Let us take the hotel business as an example. To provide genuine service quality, hotels should duplicate, if not exceed, the convenience, company, and security the home provides to the customer to whom the hotel is often his only refuge and protector in an alien environment. During overseas travel, whether for business or pleasure, the hotel is where one stays the longest time.

Unfortunately, the star rating of hotels confuses and misleads the customer as to the real quality of their service. This self-evaluated and self-serving rating is based on hardware (room amenities), foods, frills, and rates -- but never on the more important software: customer service like promptness, friendliness, and consistency. We often see 5-star hotels which provide sloppy 2-star service; similarly, there are 3-star hotels that provide excellent 5-star service. Money can buy hardware and stars, but software or service can only come from good management and a strong customer-oriented corporate culture that every hotel staff believes in. The difference between hardware and software is illustrated by the following example: The customer may forgive a waiter who serves promptly and courteously a not-so-tasty sandwich, but not a waiter who slams on his table a freshly-baked super deluxe sandwich. Put it another way, a hotel may pave its hallways with exotic orchids but the customer is not amused if check-in procedures are very slow.

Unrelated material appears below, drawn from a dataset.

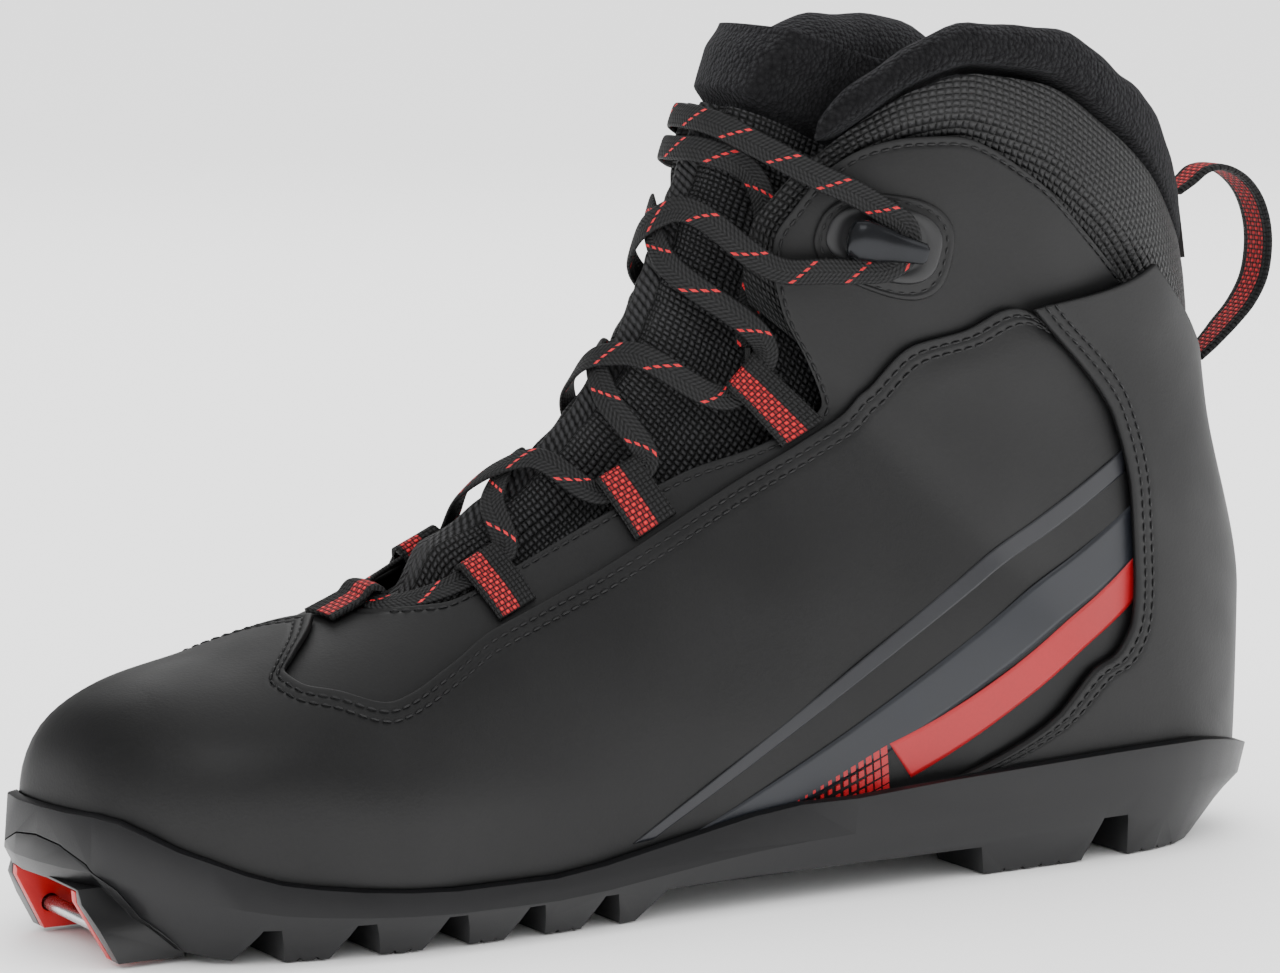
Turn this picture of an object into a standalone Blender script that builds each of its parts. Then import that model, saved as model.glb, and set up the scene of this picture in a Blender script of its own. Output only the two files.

Sloppy check-in and check-out procedures expose the lip service most hotels give to customer service. Insensitive hotel managements do not realize that it is during check-in time that a guest is in his most irritable state - he is so tired that the only thing in his mind to get to his room right away. He has queued excruciatingly earlier in airline counters, immigration, customs, and taxi stands in several airports, carried his heavy bags, suffered jet lags, and the last thing he would want to see is a long slow-moving queue in the hotel attended by one lonely fumbling receptionist, while other hotel staff and supervisors watch her helplessly. Strangely enough, most hotels, oblivious to the suffering of their paying customers, do not add another receptionist to shorten the queue. They should learn from the express lanes of supermarkets and airlines. Check-out time is the time the guest would want to get out of the hotel as soon as possible and get to the airport. Ironically as if to irritate the guest, it is also the time that the hotel cashier starts collecting your bills from the different hotel restaurants and checking your bills for misplaced ones -- activities that could have been done before you come down to check-out.

Finally a classic example of bad management: everybody knows that the hotel foreign exchange counter in most countries is a rip-off. No guest, except the inane or the super-rich, really changes much money here with its outrageous exchange rates. Most guest would walk or take a cab to the nearest bank (he's lucky if it's near or open) or some hole-in-the-wall foreign exchange booth in which he risks getting mugged, short-changed, or being handed fake bills. The hotel forex counter is not really a customer service since it compromises the finances, safety and convenience of its guest. Hotels should not make money in all it operations, or every time a customer makes a move. It should make money in delivering the total service package - thus it must be willing to break-even or even lose in some operations just to provide quality customer service. In Japan, famous for its passion for customer service excellence, it is refreshing to discover that the forex rates in all hotels and airports are the same as the bank rates.

Guests seldom take the time and effort to provide the hotel feedback on its service quality. They simply spread the good or bad word around without the hotel's knowledge. They and their friend either come back, or never return to that hotel again. To conclude, service quality in the hotel industry is the supersensitivity to, accurate assessment of, and anticipation of customers' or guests' needs and problems.